By: Brandy Black
Sometimes I forget that I’m a lesbian. I’m so busy going about my own life as a mom, a wife and the many other hats that I wear that I don’t realize how incredibly important it is to some people that I’m gay. I was sitting outside on Saturday morning reading the LA Times while my daughter built sandcastles in her water table and I read an article about Supreme Court Justice designate Elena Kagan and her sexuality. The article centered around whether we have a right to know if she is gay and went on to tout that the mainstream media, including the LA Times, chooses to “resist the temptation to join the feeding frenzy.” I thought it quite funny that the journalist would write an article about that which he claims to not be covering. To his credit he did comment on this by saying “with the exception of media criticism like this.” I digress, as this was not the big “oh yeah I’m a lesbian” moment; the comment that really brought my life back to the cold harsh reality was “tabloids insist she is either a lesbian or an inexplicably single 50-year old, which to some seems to be the same thing.” Now let’s just stop here- was it really necessary for him to make that last comment?
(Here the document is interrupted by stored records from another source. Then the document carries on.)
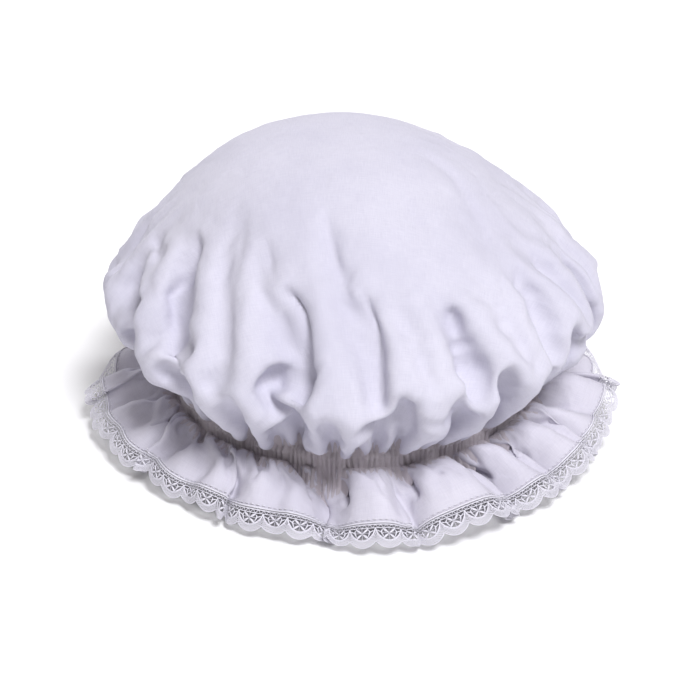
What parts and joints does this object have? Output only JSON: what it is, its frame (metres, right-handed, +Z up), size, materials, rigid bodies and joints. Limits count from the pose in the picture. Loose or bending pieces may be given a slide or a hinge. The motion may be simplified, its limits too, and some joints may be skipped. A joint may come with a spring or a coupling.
{
  "type": "lace-edged mob cap",
  "caption": "Puffed white cotton cap gathered on a narrow band, with a flared ruffle edged in scalloped lace; stands on its lace.",
  "frame": {"origin": "on the surface that the cap stands on, below the middle of the cap's bounding box", "axes": "+Z up through the crown, -Y towards the front seen in the picture, +X to the right in that view"},
  "size_m": [0.271, 0.274, 0.1556],
  "materials": {
    "crown_cotton": "plain white woven cotton, matte, softly creased",
    "band_cotton": "white cotton in small tight pleats over a hidden elastic",
    "ruffle_cotton": "plain white woven cotton, matte",
    "lace": "white cotton bobbin-style lace, open net with a scalloped edge"
  },
  "bodies": {
    "root": {"crown": "crown_cotton", "gathered_band": "band_cotton", "ruffle": "ruffle_cotton", "lace_edging": "lace"}
  },
  "joints": []
}
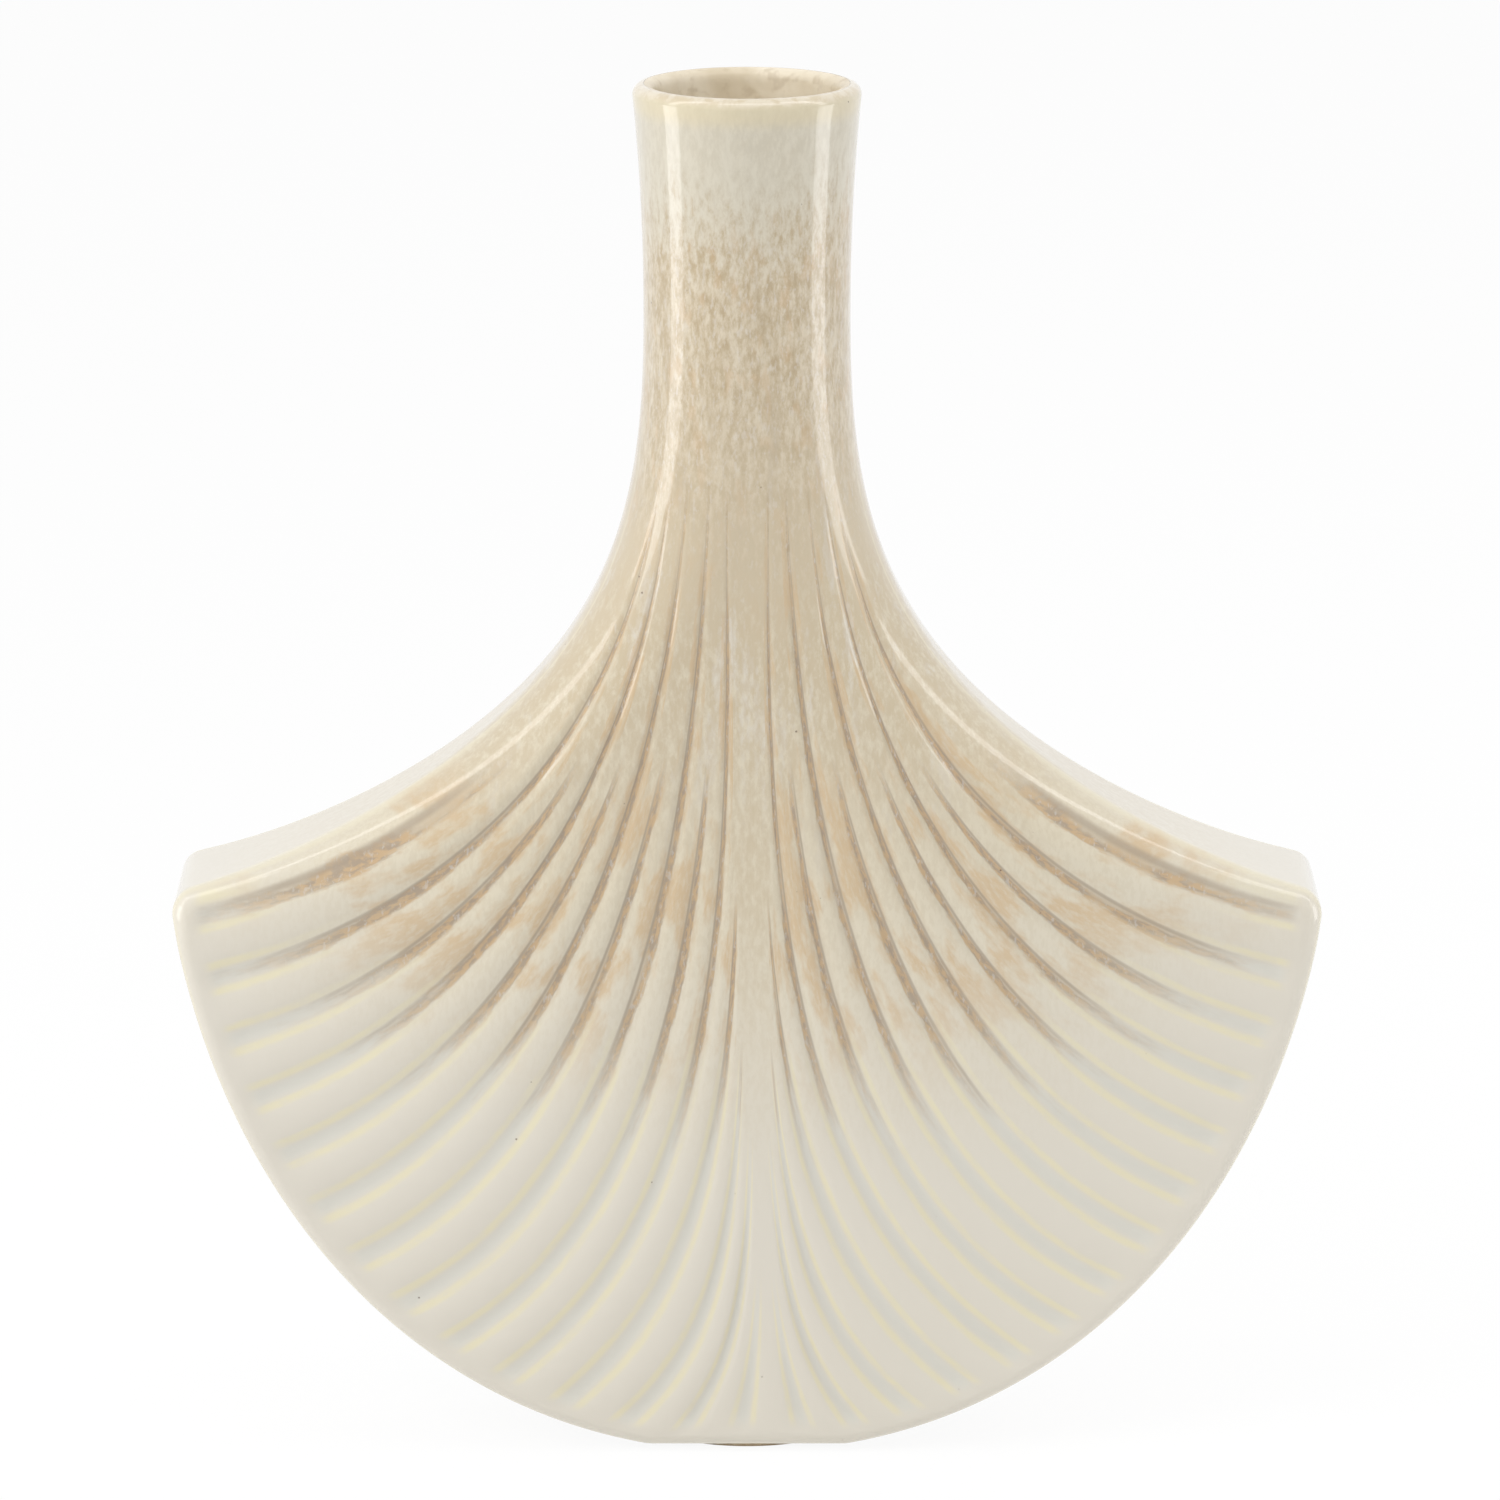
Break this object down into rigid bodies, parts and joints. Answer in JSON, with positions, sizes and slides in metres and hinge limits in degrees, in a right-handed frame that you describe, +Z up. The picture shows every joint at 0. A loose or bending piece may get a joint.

I pondered this as I sat with my beautiful daughter and my sweet fluffy dog in the front yard while we waited for my wife to come home and take us all out to breakfast. How quickly one little sentence –from a guy who thinks he’s being so politically correct –can offend the many of us out there who are real people behind the masks that “the media” chooses to put on us: short hair- yep, lesbian- baseball bat: yep, lesbian. I just don’t get it. I wonder if he would have made a comment like that if Elena had long beautiful wispy blonde hair and was rumored to be gay? I understand there is truth in what he printed; I’m aware that there are many people out there that don’t see gay people as deserving of having families, but what was his point? Did he realize that he was offending two different groups of people in those 9 little words? What about people who are single? Choose to be single at, god-forbid, 50?
As I sat boiling in the shade in my front yard, I remembered that I am gay. I always will be, and as soon as I start to forget that, and live my life like the “normal” person that I am with the “normal” family that I have, I will always be reminded by someone, somewhere, that I am gay.